Based on its track record of routinely overshooting budget estimates for infrastructure projects, many experts dismiss the government’s “rumoured” price tag of HK$500 billion for Lam’s Lantau madness, and predict the real cost could be as much as HK$1.2 trillion, almost equivalent to the government’s entire fiscal reserves.

This is 14 times more than the cost of the Hong Kong-Guangzhou high-speed railway, for example, itself a monumental folly. Furthermore, it dwarfs the cost of establishing a universal pension system, priced at around HK$50 billion, which the government says it can’t afford!

Lam’s plan syncs with Xi Jinping’s now deeply troubled Belt and Road Initiative (BRI). The government’s main aim is to realise the ‘Greater Bay Area’ plan (Guangdong-Hong Kong-Macau), to integrate Hong Kong with China’s economy. The Lantau development is pivotal to this plan, which would also include new rail links, tunnels and a new bridge connecting Hong Kong Island and Kowloon to Lantau.

Read More ➳ ‘Belt and Road’: Imperialism with Chinese characteristics

 

The government is trying to sugar this pill with wholly misleading claims that the artificial islands could be used to “solve” the housing crisis – creating land for up to 400,000 residential units to house 1.1 million people. 70 percent of these units will be reserved for public housing, Lam says. But what she actually means is subsidised saleable apartments, which are 10-20 percent more expensive than ‘Home Ownership Scheme’ (HOS) apartments, plus HOS units, so that the proportion of real i.e. rented public housing would be significantly lower than 70 percent.
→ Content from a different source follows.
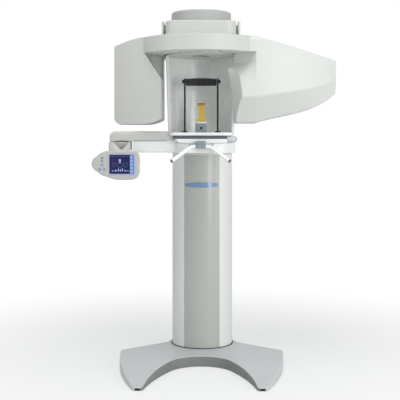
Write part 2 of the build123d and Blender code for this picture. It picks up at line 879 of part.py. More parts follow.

Lam’s ever-increasing authoritarianism and neoliberalism will not abate by itself. Her rule has profited from an absence of serious organised opposition due to the total political disarray in the pan-democratic camp. A mass fight back needs to be built, and this requires re-tooling the democracy movement with a new, combative leadership, and a working class anti-capitalist political party as its main force.